[Modeling code records]
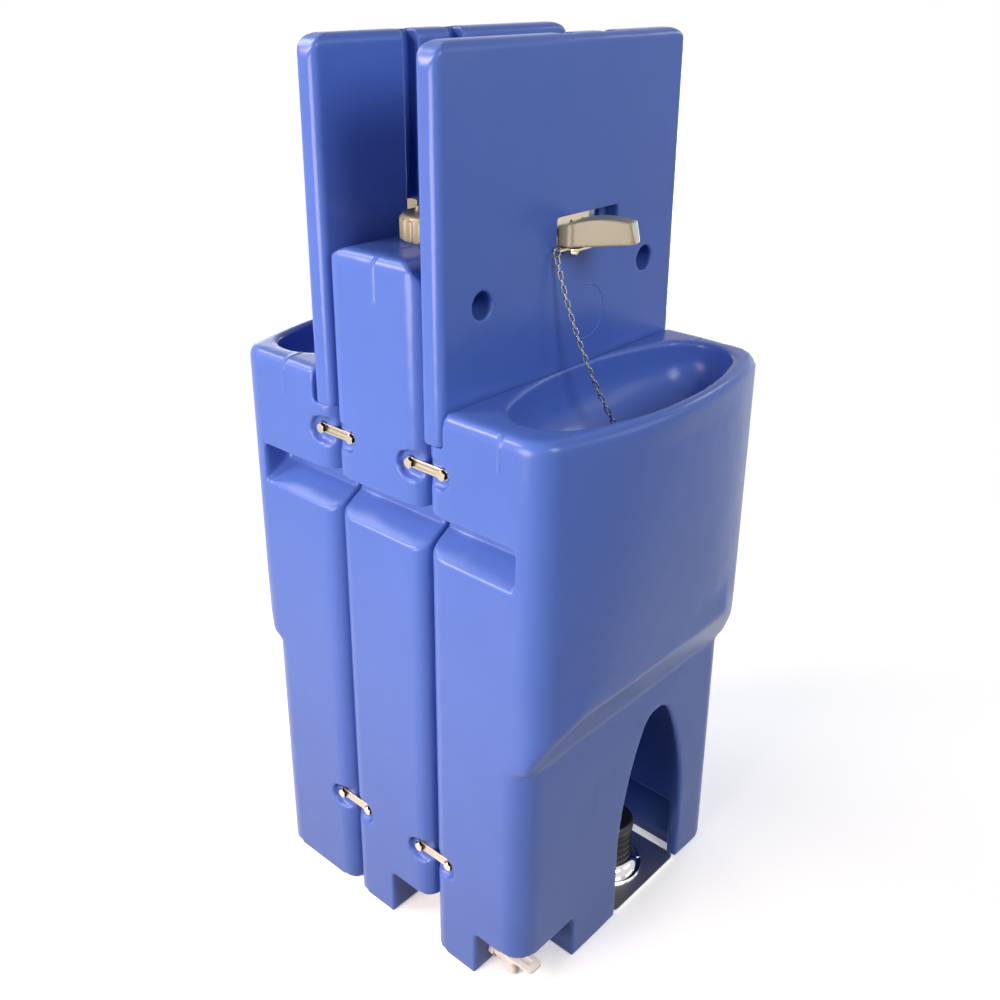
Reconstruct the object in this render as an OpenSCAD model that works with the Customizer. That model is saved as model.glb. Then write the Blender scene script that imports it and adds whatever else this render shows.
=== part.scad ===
// Double-sided hand-wash station: a fresh-water tank between two basin units,
// each with a splashback, a swivel spout, a bowl with plug and chain, and a
// foot pump in an arched bay. +Z up, front station faces -Y, origin at the
// centre of the footprint on the floor. Millimetres.

/* [Station] */
// Width of every unit across the front
station_w = 495; // [470:1:520]
// Depth of the whole station, front rim to rear rim
station_d = 654; // [640:2:680]
// Height of the basin rim
rim_h = 880; // [860:1:920]
// Wall of the moulded shells
wall = 5; // [4:0.5:6]
// Gap between the units where they stand side by side
joint_gap = 4; // [3:0.5:6]
// Radius of the vertical corners along the joints
joint_r = 27; // [18:1:30]

/* [Basin unit] */
// Radius of the front corners of the leg part
leg_corner_r = 38; // [25:1:42]
// How far the upper part stands out over the leg part
overhang = 38; // [30:1:42]
// Height where the overhang starts
overhang_z = 400; // [390:5:430]
// Height of the sloped underside of the overhang
overhang_h = 80; // [70:5:90]
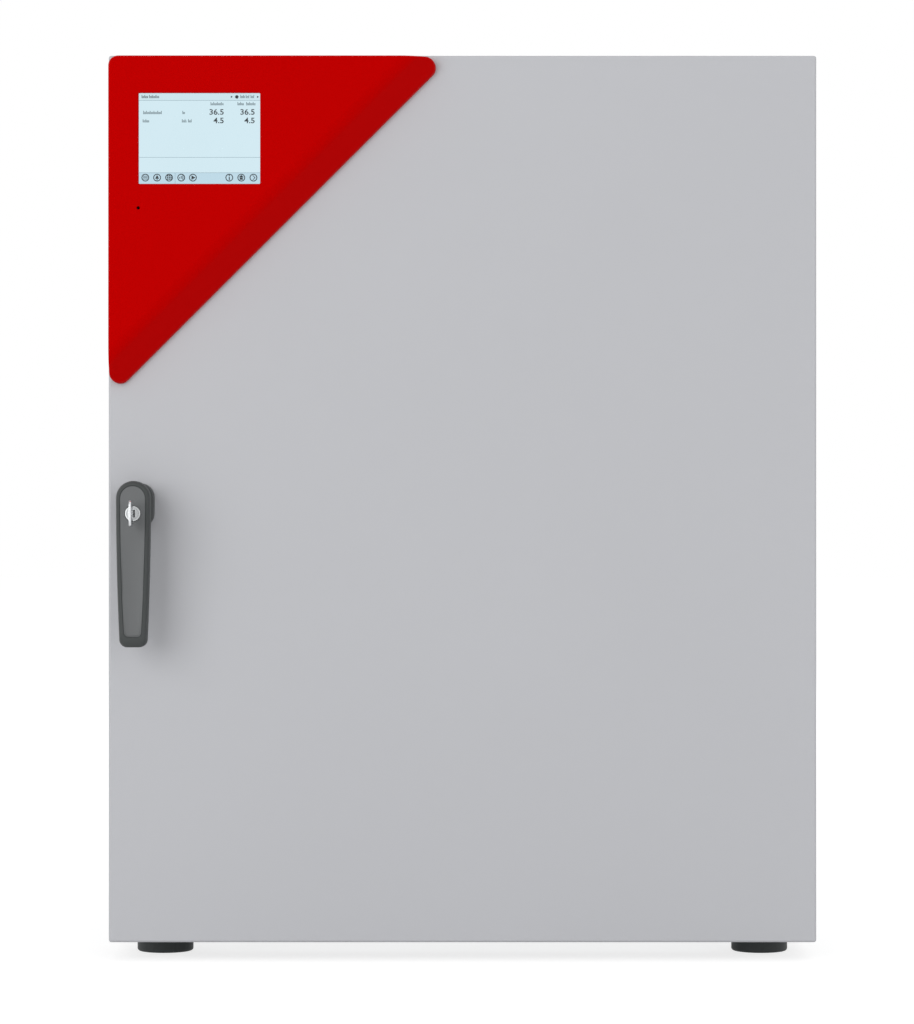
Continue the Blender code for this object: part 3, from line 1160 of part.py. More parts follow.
def make_glass_door(surfaces, glass_pivot, knob_pivot):
    """The glass inner door with its hinges, its turning knob and the catch on the recess wall."""
    recess_side = CHAMBER_SIDE + RECESS_MARGIN
    left = -recess_side + GLASS_CLEARANCE
    right = GLASS_PIVOT_X - GLASS_KNUCKLE_RADIUS - 0.0005
    low = CHAMBER_BOTTOM - RECESS_MARGIN + GLASS_CLEARANCE
    high = CHAMBER_TOP + RECESS_MARGIN - GLASS_CLEARANCE
    front = at_depth(GLASS_DEPTH)
    back = front + GLASS_THICKNESS
    place = (GLASS_PIVOT_X, at_depth(GLASS_PIVOT_DEPTH), CHAMBER_MIDDLE)
    sheet = prism(rectangle((left, low), (right, high), GLASS_CORNER), front, back, "Y")
    pane = piece("glass_pane", sheet, surfaces["clear_glass"], place)
    knob_centre = (left + KNOB_FROM_EDGE, HANDLE_Z)
    knob_hole = small_rod(knob_centre, KNOB_SPINDLE_RADIUS + SEAT_GAP, front - 0.002, back + 0.002, "Y")
    finish(carve(pane, knob_hole), glass_pivot)

    pivot_at = (GLASS_PIVOT_X, at_depth(GLASS_PIVOT_DEPTH))
    bore = GLASS_PIN_RADIUS + SEAT_GAP
    upper, lower = CHAMBER_TOP - GLASS_HINGE_INSET, CHAMBER_BOTTOM + GLASS_HINGE_INSET
    for name, height, way in (("upper", upper, 1), ("lower", lower, -1)):
        eye = eye_outline(pivot_at, 0.005, 0.0045, 0, recess_side - SEAT_GAP - GLASS_PIVOT_X)
        arm = prism(eye, *sorted((height, height + way * 0.006)), "Z")
        bracket = piece(f"glass_hinge_bracket_{name}", arm, surfaces["stainless"])
        pin_ends = sorted((height + way * 0.002, height - way * 0.020))
        pin = small_rod(pivot_at, GLASS_PIN_RADIUS, *pin_ends, "Z")
        finish(weld(bracket, pin))
        start, end = sorted((height - way * 0.0005, height - way * GLASS_HINGE_HEIGHT))
        plate_back = front - SEAT_GAP
        plate = box((right - 0.042, plate_back - GLASS_HINGE_SHEET, start), (right + 0.003, plate_back, end))
        hinge = piece(f"glass_hinge_plate_{name}", plate, surfaces["stainless"], (*pivot_at, height))
        knuckle = small_rod(pivot_at, GLASS_KNUCKLE_RADIUS, start, end, "Z")
        pin_hole = small_rod(pivot_at, bore, start - 0.001, end + 0.001, "Z")
        finish(carve(weld(hinge, knuckle), pin_hole), glass_pivot)

    before, behind, spindle = front - SEAT_GAP, back + SEAT_GAP, KNOB_SPINDLE_RADIUS
    rows = [(0.007, front - 0.0085), (0.0095, front - 0.0072), (0.0105, front - 0.0045), (0.011, before),
            (spindle, before), (spindle, behind), (0.0075, behind), (0.0075, back + 0.002),
            (0.006, back + 0.0028)]
    knob = piece("glass_knob", turned(rows, knob_centre, "Y"), surfaces["silicone_white"],
                 (knob_centre[0], front, knob_centre[1]))
    tab = eye_outline(knob_centre, 0.006, 0.0035, pi / 2, 0.0215)
    finish(weld(knob, prism(tab, front - 0.0028, front - 0.0006, "Y")), knob_pivot)

    wall = -recess_side + SEAT_GAP
    inner, lip = wall + SHEET, left - 0.0008
    near, far, rear = front - 0.007, front - 0.0045, front + 0.002
    outline = [(wall, near), (lip, near), (lip, far), (inner, far), (inner, rear), (wall, rear)]
    catch = prism(outline, HANDLE_Z - 0.009, HANDLE_Z + 0.009, "Z")
    finish(piece("glass_catch", catch, surfaces["stainless"]))


# Shelves and water pan

def make_shelf(name, level, surfaces, shelf_pivot):
    """A slotted sheet shelf that lies on two ribs, with its front and rear edges folded down."""
    side = CHAMBER_SIDE - SHELF_SIDE_GAP
    front, rear = at_depth(SHELF_FRONT), at_depth(CHAMBER_BACK - SHELF_REAR_GAP)
    clear = CHAMBER_SIDE - RIB_REACH - SHELF_EDGE
    web = (2 * clear - SLOT_COLUMNS * SLOT_WIDTH) / (SLOT_COLUMNS + 1)
    slot_depth = (rear - front - (SLOT_ROWS + 1) * SLOT_WEB_DEPTH) / SLOT_ROWS
    xs = [-side, -clear]
    for _ in range(SLOT_COLUMNS):
        xs += [xs[-1] + web, xs[-1] + web + SLOT_WIDTH]
    xs += [clear, side]
    ys = [front]
    for _ in range(SLOT_ROWS):
        ys += [ys[-1] + SLOT_WEB_DEPTH, ys[-1] + SLOT_WEB_DEPTH + slot_depth]
    ys.append(rear)
    sheet = bmesh.new()
    grid = [[sheet.verts.new((x, y, level)) for y in ys] for x in xs]
    for i in range(len(xs) - 1):
        for j in range(len(ys) - 1):
            slotted = 1 < i < len(xs) - 2 and i % 2 == 0 and j % 2 == 1
            if not slotted:
                sheet.faces.new((grid[i][j], grid[i + 1][j], grid[i + 1][j + 1], grid[i][j + 1]))
    for j in (0, len(ys) - 1):
        row = [grid[i][j] for i in range(1, len(xs) - 1)]
        edges = [sheet.edges.get((a, b)) for a, b in zip(row, row[1:])]
        grown = bmesh.ops.extrude_edge_only(sheet, edges=edges)["geom"]
        lower = [item for item in grown if isinstance(item, bmesh.types.BMVert)]
        bmesh.ops.translate(sheet, verts=lower, vec=(0, 0, -SHELF_LIP))
    bmesh.ops.recalc_face_normals(sheet, faces=sheet.faces)
    shelf = piece(f"shelf_{name}", sheet, surfaces["stainless"], (0, front, level))
    thicken = shelf.modifiers.new("sheet", "SOLIDIFY")
    thicken.thickness = SHELF_SHEET
    thicken.offset = 0
    thicken.use_even_offset = True
    finish(shelf, shelf_pivot)


def make_pan(surfaces, pan_pivot):
    """The water pan: a drawn open tray on the chamber floor."""
    side = CHAMBER_SIDE - PAN_SIDE_GAP
    front, rear = at_depth(PAN_FRONT), at_depth(PAN_FRONT + PAN_DEPTH)
    floor = CHAMBER_BOTTOM + SEAT_GAP
    shell = tray((-side, front), (side, rear), 0.020, floor, floor + PAN_HEIGHT, "Z")
    finish(piece("water_pan", shell, surfaces["stainless"], (0, front, floor)), pan_pivot)


# Assembly

def build():
    """Empty the scene, then make every sub-part in the order in which it is assembled."""
    for item in list(bpy.data.objects):
        bpy.data.objects.remove(item)
    surfaces = make_materials()

    door_pivot = pivot("door_axis", (HINGE_X, at_depth(HINGE_DEPTH), CHAMBER_MIDDLE))
    handle_pivot = pivot("handle_axis", (HANDLE_X, at_depth(LEVER_BACK), HANDLE_Z), door_pivot)
    lock_pivot = pivot("lock_axis", (HANDLE_X, at_depth(LEVER_FRONT), HANDLE_Z), handle_pivot)
    key_pivot = pivot("key_guide", (HANDLE_X, at_depth(LEVER_FRONT), HANDLE_Z), lock_pivot)
    glass_pivot = pivot("glass_axis", (GLASS_PIVOT_X, at_depth(GLASS_PIVOT_DEPTH), CHAMBER_MIDDLE))
    knob_pivot = pivot("knob_axis", (-CHAMBER_SIDE + 0.008, at_depth(GLASS_DEPTH), HANDLE_Z), glass_pivot)
    fan_pivot = pivot("fan_axis", (0, at_depth(CHAMBER_BACK), FAN_Z))
    rocker_pivot = pivot("rocker_axis", (ROCKER_X, at_depth(CABINET_DEPTH), SERVICE_Z))
    plug_pivot = pivot("plug_guide", (PORT_X, at_depth(CABINET_DEPTH), PORT_Z))

    make_casing(surfaces)
    make_feet(surfaces)
    make_front_frame(surfaces)
    make_chamber(surfaces)
    make_insulation(surfaces)
    make_rear_panel(surfaces)
    make_seals(surfaces)
    make_sensors(surfaces)
    make_access_port(surfaces, plug_pivot)
    make_gas_line(surfaces)
    make_power_inlet(surfaces, rocker_pivot)
    make_fan(surfaces, fan_pivot)
    make_main_board(surfaces)
    make_door(surfaces, door_pivot)
    make_hinges(surfaces, door_pivot)
    make_panel(surfaces, door_pivot)
    make_handle(surfaces, door_pivot, handle_pivot)
    make_keeper(surfaces)
    make_lock(surfaces, lock_pivot, key_pivot)
    make_glass_door(surfaces, glass_pivot, knob_pivot)
    for name, rib in SHELF_RIBS.items():
        level = CHAMBER_BOTTOM + FIRST_RIB + rib * RIB_PITCH + SEAT_GAP + SHELF_SHEET / 2
        guide = pivot(f"shelf_{name}_guide", (0, at_depth(SHELF_FRONT), level))
        make_shelf(name, level, surfaces, guide)
    make_pan(surfaces, pivot("pan_guide", (0, at_depth(PAN_FRONT), CHAMBER_BOTTOM)))


build()
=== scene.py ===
"""Looks of a bench carbon dioxide incubator: its finishes, fine shells, small parts and the studio.

Units are metres, +Z is up and the doors face -Y. Places that a neighbour shares come from the frame.
"""

import logging
import math
from dataclasses import dataclass, field
from enum import Enum
from typing import Callable, Optional, Sequence

import bmesh
import bpy
from mathutils import Matrix, Vector


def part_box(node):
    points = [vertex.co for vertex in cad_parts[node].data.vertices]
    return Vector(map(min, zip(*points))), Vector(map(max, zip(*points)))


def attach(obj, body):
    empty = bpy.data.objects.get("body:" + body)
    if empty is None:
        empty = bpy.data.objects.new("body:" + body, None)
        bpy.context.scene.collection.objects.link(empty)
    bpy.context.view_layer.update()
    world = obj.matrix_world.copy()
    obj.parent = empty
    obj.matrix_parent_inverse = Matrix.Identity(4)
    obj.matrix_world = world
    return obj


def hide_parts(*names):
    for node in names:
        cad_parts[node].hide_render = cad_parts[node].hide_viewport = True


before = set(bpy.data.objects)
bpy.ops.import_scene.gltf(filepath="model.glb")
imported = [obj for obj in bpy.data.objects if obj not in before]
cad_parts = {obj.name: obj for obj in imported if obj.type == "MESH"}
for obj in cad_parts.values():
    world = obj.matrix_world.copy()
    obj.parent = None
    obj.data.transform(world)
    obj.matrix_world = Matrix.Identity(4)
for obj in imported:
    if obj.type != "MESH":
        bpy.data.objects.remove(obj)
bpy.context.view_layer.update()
LOG = logging.getLogger("incubator")

SEAT_GAP = 0.0003
ARC_STEPS = 8
BEND_STEPS = 4
TURN_STEPS = 64
SMALL_TURN_STEPS = 32
MERGE_DISTANCE = 0.000002
LEAST_CORNER = 0.0003
CUT_OVER = 0.002
SHARP_ANGLE = math.radians(35)
FLAT_ANGLE = math.radians(0.5)
WHITE = (1.0, 1.0, 1.0, 1.0)
BLACK = (0.0, 0.0, 0.0, 1.0)

Colour = tuple[float, float, float, float]
Point = tuple[float, float]
Solid = bmesh.types.BMesh
Socket = bpy.types.NodeSocket


class Axis(Enum):
    """The three directions of the frame."""

    X = (1.0, 0.0, 0.0)
    Y = (0.0, 1.0, 0.0)
    Z = (0.0, 0.0, 1.0)

    @property
    def way(self) -> Vector:
        """The unit vector along this axis."""
        return Vector(self.value)


class Body(Enum):
    """The bodies that pieces ride on."""

    CABINET = "cabinet"
    OUTER_DOOR = "outer_door"
    HANDLE = "handle"
    LOCK = "lock"
    KEY = "key"
    GLASS_DOOR = "glass_door"
    GLASS_KNOB = "glass_door_knob"
    LOWER_SHELF = "lower_shelf"
    MIDDLE_SHELF = "middle_shelf"
    UPPER_SHELF = "upper_shelf"
    PAN = "pan"
    FAN = "fan"
    SWITCH = "mains_switch"
    STOPPER = "stopper"


class Slot(Enum):
    """The material slots."""

    CABINET_PAINT = "cabinet_paint"
    DOOR_PAINT = "door_paint"
    PANEL_RED = "panel_red"
    HANDLE_GREY = "handle_grey"
    STAINLESS = "stainless"
    ZINC_SHEET = "zinc_sheet"
    RUBBER_BLACK = "rubber_black"
    SILICONE_WHITE = "silicone_white"
    CLEAR_GLASS = "clear_glass"
    FOAM = "foam"
    CIRCUIT_BOARD = "circuit_board"
    DARK_PLASTIC = "dark_plastic"
    LOCK_CHROME = "lock_chrome"
    SCREEN = "screen"
    BRASS = "brass"
    MOTOR_GREY = "motor_grey"


def tone(red: float, green: float, blue: float) -> Colour:
    """A display colour of 0 to 255 as the linear colour that a shader takes.

    Args:
        red: the red level.
        green: the green level.
        blue: the blue level.

    Returns:
        Linear red, green and blue with full alpha.
    """
    def linear(level: float) -> float:
        """One level as a linear share."""
        share = level / 255
        return share / 12.92 if share <= 0.04045 else ((share + 0.055) / 1.055) ** 2.4

    return (linear(red), linear(green), linear(blue), 1.0)


def shaded(colour: Colour, factor: float) -> Colour:
    """The same colour, darker or lighter by a factor."""
    return tuple(min(level * factor, 1.0) for level in colour[:3]) + (1.0,)


# Shader groups

class Bench:
    """Adds nodes to one tree and joins them."""

    def __init__(self, tree: bpy.types.NodeTree) -> None:
        """Keep the tree to work on."""
        self.tree = tree

    def add(self, kind: str, inputs: Optional[dict] = None, **settings: object) -> bpy.types.Node:
        """Add a node.

        Args:
            kind: the node's type name.
            inputs: socket names or numbers, each with a value or a socket to join.
            settings: attributes of the node itself.

        Returns:
            The new node.
        """
        node = self.tree.nodes.new(kind)
        for name, value in settings.items():
            setattr(node, name, value)
        self.feed(node, inputs or {})
        return node

    def feed(self, node: bpy.types.Node, inputs: dict) -> None:
        """Set a node's inputs.

        Args:
            node: the node.
            inputs: socket names or numbers, each with a value or a socket to join.
        """
        for name, value in inputs.items():
            if isinstance(value, Socket):
                self.tree.links.new(value, node.inputs[name])
            else:
                node.inputs[name].default_value = value

    def maths(self, operation: str, *values: object) -> Socket:
        """The result of a Math node on values or sockets."""
        return self.add("ShaderNodeMath", dict(enumerate(values)), operation=operation).outputs[0]

    def mixed(self, share: Socket, first: object, second: object) -> Socket:
        """A colour between two colours or colour sockets."""
        node = self.add("ShaderNodeMix", {0: share, 6: first, 7: second}, data_type="RGBA")
        return node.outputs[2]

    def spread(self, value: Socket, low: float, high: float) -> Socket:
        """A 0 to 1 value spread over another range."""
        node = self.add("ShaderNodeMapRange", {"Value": value, "To Min": low, "To Max": high})
        return node.outputs["Result"]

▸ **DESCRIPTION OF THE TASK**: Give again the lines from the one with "make_casing(surfaces)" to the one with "obj.matrix_world = world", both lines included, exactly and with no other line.

▸ **WORKED SOLUTION**:
    make_casing(surfaces)
    make_feet(surfaces)
    make_front_frame(surfaces)
    make_chamber(surfaces)
    make_insulation(surfaces)
    make_rear_panel(surfaces)
    make_seals(surfaces)
    make_sensors(surfaces)
    make_access_port(surfaces, plug_pivot)
    make_gas_line(surfaces)
    make_power_inlet(surfaces, rocker_pivot)
    make_fan(surfaces, fan_pivot)
    make_main_board(surfaces)
    make_door(surfaces, door_pivot)
    make_hinges(surfaces, door_pivot)
    make_panel(surfaces, door_pivot)
    make_handle(surfaces, door_pivot, handle_pivot)
    make_keeper(surfaces)
    make_lock(surfaces, lock_pivot, key_pivot)
    make_glass_door(surfaces, glass_pivot, knob_pivot)
    for name, rib in SHELF_RIBS.items():
        level = CHAMBER_BOTTOM + FIRST_RIB + rib * RIB_PITCH + SEAT_GAP + SHELF_SHEET / 2
        guide = pivot(f"shelf_{name}_guide", (0, at_depth(SHELF_FRONT), level))
        make_shelf(name, level, surfaces, guide)
    make_pan(surfaces, pivot("pan_guide", (0, at_depth(PAN_FRONT), CHAMBER_BOTTOM)))


build()
=== scene.py ===
"""Looks of a bench carbon dioxide incubator: its finishes, fine shells, small parts and the studio.

Units are metres, +Z is up and the doors face -Y. Places that a neighbour shares come from the frame.
"""

import logging
import math
from dataclasses import dataclass, field
from enum import Enum
from typing import Callable, Optional, Sequence

import bmesh
import bpy
from mathutils import Matrix, Vector


def part_box(node):
    points = [vertex.co for vertex in cad_parts[node].data.vertices]
    return Vector(map(min, zip(*points))), Vector(map(max, zip(*points)))


def attach(obj, body):
    empty = bpy.data.objects.get("body:" + body)
    if empty is None:
        empty = bpy.data.objects.new("body:" + body, None)
        bpy.context.scene.collection.objects.link(empty)
    bpy.context.view_layer.update()
    world = obj.matrix_world.copy()
    obj.parent = empty
    obj.matrix_parent_inverse = Matrix.Identity(4)
    obj.matrix_world = world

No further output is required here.